**Request:** Output, please, exactly those lines of the listing that come before the line with "return np.array([0.0, *stations, STRIP_LENGTH", along with that line itself.

**Source data:**
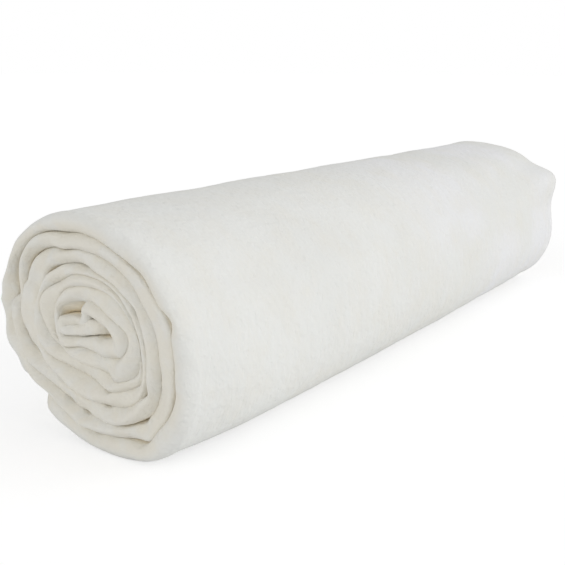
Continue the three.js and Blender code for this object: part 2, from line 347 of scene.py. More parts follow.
def outer_radius(deg):
    """Distance from the eye to the strip's outer face."""
    radius = through(RADII, (deg - FIRST_PLACE_DEG) / PLACE_DEG)
    turn = turn_at(deg)
    for at_deg, high, wide_deg, from_turn, to_turn in CORNERS:
        begun = smoothstep(turn, from_turn, from_turn + CORNER_FADE)
        over = smoothstep(turn, to_turn - CORNER_FADE, to_turn)
        radius = radius + high * bump(off_place(deg, at_deg), wide_deg) * (begun - over)
    return np.where(deg < CORE_FROM_DEG, radius, np.interp(deg, CORE_DEGS, CORE_RADII))


def strip_faces():
    """The strip's two faces, from the eye, at close stations from its tail to its tongue."""
    degs = np.arange(TAIL_TIP_DEG, CORE_FROM_DEG, WINDING_STEP_DEG)
    round_eye = np.stack([np.cos(np.radians(degs)), np.sin(np.radians(degs))], axis=1)
    outer = round_eye * outer_radius(degs)[:, None]
    inner = round_eye * (outer_radius(degs + 360.0) + TURN_GAP)[:, None]
    back = np.concatenate([np.zeros(len(degs)), CORE_BACK])
    outer, inner = np.concatenate([outer, CORE_OUTER]), np.concatenate([inner, CORE_INNER])
    middle = (outer + inner) / 2
    steps = np.hypot(*np.diff(middle, axis=0).T)
    lengths = np.concatenate([[0.0], np.cumsum(steps)])
    turned = np.degrees(np.unwrap(np.arctan2(outer[:, 1], outer[:, 0])))
    turned += TAIL_TIP_DEG - turned[0]
    return lengths, outer, inner, turned, back


LENGTHS, OUTER_FACE, INNER_FACE, TURNED_DEG, SET_BACK = strip_faces()
STRIP_LENGTH = LENGTHS[-1]


def station_lengths():
    """Where the strip has a row of points across it: closer together towards its tongue."""
    rim = RIM_ROUND * 1.25  # clear of the rounded rim
    stations = [rim]
    while stations[-1] < STRIP_LENGTH - 2 * rim:
        share = stations[-1] / STRIP_LENGTH
        stations.append(stations[-1] + OUTER_STEP + (INNER_STEP - OUTER_STEP) * share ** 2)
    return np.array([0.0, *stations, STRIP_LENGTH - rim, STRIP_LENGTH])


def row_places():
    """Where the strip has rows of points along it, from its near rim to its far rim."""
    half = [0.0, RIM_WIDTH]
    step = ROW_FIRST
    while half[-1] + step < STRIP_WIDTH / 2 - step:
        half.append(half[-1] + step)
        step = min(step * ROW_GROWTH, ROW_WIDEST)
    half = np.array(half)
    return np.concatenate([half, STRIP_WIDTH - half[::-1]])


def deselect_all():
    for thing in bpy.context.selected_objects:
        thing.select_set(False)


def points_of(mesh):
    places = np.empty(len(mesh.vertices) * 3, dtype=np.float64)
    mesh.vertices.foreach_get("co", places)
    return places.reshape(-1, 3)


def set_points(mesh, places):
    mesh.vertices.foreach_set("co", np.ascontiguousarray(places, dtype=np.float32).ravel())
    mesh.update()


def flat_batt():
    """The folded batt lying flat: X along the strip, Y across it and Z through it, in metres."""
    stations, rows = station_lengths() * MM, row_places() * MM
    deselect_all()
    bpy.ops.mesh.primitive_grid_add(
        x_subdivisions=len(stations) - 1, y_subdivisions=len(rows) - 1, size=1.0, calc_uvs=False
    )
    batt = bpy.context.active_object
    batt.name = batt.data.name = "batting_roll_soft"
    places = points_of(batt.data)
    steps = np.rint((places[:, :2] + 0.5) * (len(stations) - 1, len(rows) - 1)).astype(int)
    places[:, 0], places[:, 1] = stations[steps[:, 0]], rows[steps[:, 1]]
    set_points(batt.data, places)

    bpy.ops.object.mode_set(mode="EDIT")
    bpy.ops.mesh.select_all(action="SELECT")
    for rise in np.diff(RIM_SHARES) * BATT_THICK * MM:
        bpy.ops.mesh.extrude_region_move(TRANSFORM_OT_translate={"value": (0, 0, rise)})
    bpy.ops.mesh.select_all(action="SELECT")
    bpy.ops.mesh.normals_make_consistent(inside=True)  # winding mirrors the batt, and so turns them out
    cut_skin(batt)
    bpy.ops.object.mode_set(mode="OBJECT")
    round_rims(batt.data)
    return batt


def cut_skin(batt):
    """Finer rows on the face that shows, the outer face of the first turn."""
    skin_end = np.interp(TAIL_TIP_DEG + SKIN_DEG, TURNED_DEG, LENGTHS) * MM
    bpy.ops.mesh.select_all(action="DESELECT")
    bpy.ops.mesh.select_mode(type="EDGE")
    edit = bmesh.from_edit_mesh(batt.data)
    top = BATT_THICK * MM * 0.999
    for edge in edit.edges:
        a, b = (vert.co for vert in edge.verts)
        on_skin = min(a.z, b.z) > top and max(a.x, b.x) < skin_end
        if on_skin and abs(a.x - b.x) < 1e-6 and abs(a.y - b.y) > ROW_WIDEST * MM * 0.5:
            edge.select = True
    edit.select_flush_mode()
    bmesh.update_edit_mesh(batt.data)
    bpy.ops.mesh.subdivide(number_cuts=SKIN_CUTS)


def rounded_inset(off_middle, roundness):
    """How far a rim is drawn in, 0 at its middle and all of its roundness at its faces."""
    off_middle = np.clip(np.abs(off_middle), 0, 1)
    return roundness * (1 - (1 - off_middle ** RIM_FULLNESS) ** (1 / RIM_FULLNESS))


def round_rims(mesh):
    """Draws the rims' loops in towards the batt's faces, and rounds its corners."""
    places = points_of(mesh) / MM
    length, across, depth = places.T
    share = np.clip(depth / BATT_THICK, 0, 1)
    inset = rounded_inset(2 * share - 1, RIM_ROUND)
    to_end = STRIP_LENGTH - length
    inset = inset * (1 - TONGUE_FLATTER * smoothstep(to_end, TONGUE_FLATTER_FROM, TONGUE_FLATTER_AT))
    on_skin = smoothstep(length / STRIP_LENGTH, SHOULDER_ENDS, SHOULDER_WHOLE)
    on_skin = on_skin * smoothstep(share, SHOULDER_FROM_DEPTH, SHOULDER_AT_DEPTH)
    near = inset + (rounded_inset(2 * share - 1, SHOULDER_ROUND) - inset) * on_skin
    far = inset * FAR_ROUND_SHARE + far_layers_inset(share)
    for side, size, insets in ((length, STRIP_LENGTH, (inset, inset)), (across, STRIP_WIDTH, (near, far))):
        low, high = side < 0.01, side > size - 0.01
        side[low] = insets[0][low]
        side[high] = size - insets[1][high]
    round_corners(length, across)
    set_points(mesh, np.stack([length, across, depth], axis=1) * MM)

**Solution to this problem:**
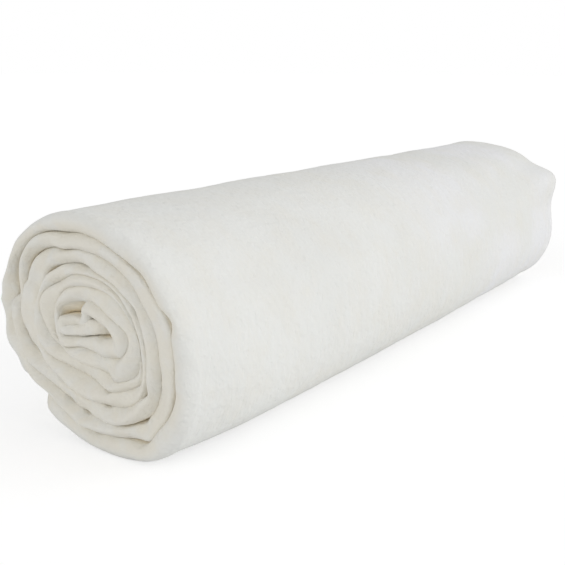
Continue the three.js and Blender code for this object: part 2, from line 347 of scene.py. More parts follow.
def outer_radius(deg):
    """Distance from the eye to the strip's outer face."""
    radius = through(RADII, (deg - FIRST_PLACE_DEG) / PLACE_DEG)
    turn = turn_at(deg)
    for at_deg, high, wide_deg, from_turn, to_turn in CORNERS:
        begun = smoothstep(turn, from_turn, from_turn + CORNER_FADE)
        over = smoothstep(turn, to_turn - CORNER_FADE, to_turn)
        radius = radius + high * bump(off_place(deg, at_deg), wide_deg) * (begun - over)
    return np.where(deg < CORE_FROM_DEG, radius, np.interp(deg, CORE_DEGS, CORE_RADII))


def strip_faces():
    """The strip's two faces, from the eye, at close stations from its tail to its tongue."""
    degs = np.arange(TAIL_TIP_DEG, CORE_FROM_DEG, WINDING_STEP_DEG)
    round_eye = np.stack([np.cos(np.radians(degs)), np.sin(np.radians(degs))], axis=1)
    outer = round_eye * outer_radius(degs)[:, None]
    inner = round_eye * (outer_radius(degs + 360.0) + TURN_GAP)[:, None]
    back = np.concatenate([np.zeros(len(degs)), CORE_BACK])
    outer, inner = np.concatenate([outer, CORE_OUTER]), np.concatenate([inner, CORE_INNER])
    middle = (outer + inner) / 2
    steps = np.hypot(*np.diff(middle, axis=0).T)
    lengths = np.concatenate([[0.0], np.cumsum(steps)])
    turned = np.degrees(np.unwrap(np.arctan2(outer[:, 1], outer[:, 0])))
    turned += TAIL_TIP_DEG - turned[0]
    return lengths, outer, inner, turned, back


LENGTHS, OUTER_FACE, INNER_FACE, TURNED_DEG, SET_BACK = strip_faces()
STRIP_LENGTH = LENGTHS[-1]


def station_lengths():
    """Where the strip has a row of points across it: closer together towards its tongue."""
    rim = RIM_ROUND * 1.25  # clear of the rounded rim
    stations = [rim]
    while stations[-1] < STRIP_LENGTH - 2 * rim:
        share = stations[-1] / STRIP_LENGTH
        stations.append(stations[-1] + OUTER_STEP + (INNER_STEP - OUTER_STEP) * share ** 2)
    return np.array([0.0, *stations, STRIP_LENGTH - rim, STRIP_LENGTH])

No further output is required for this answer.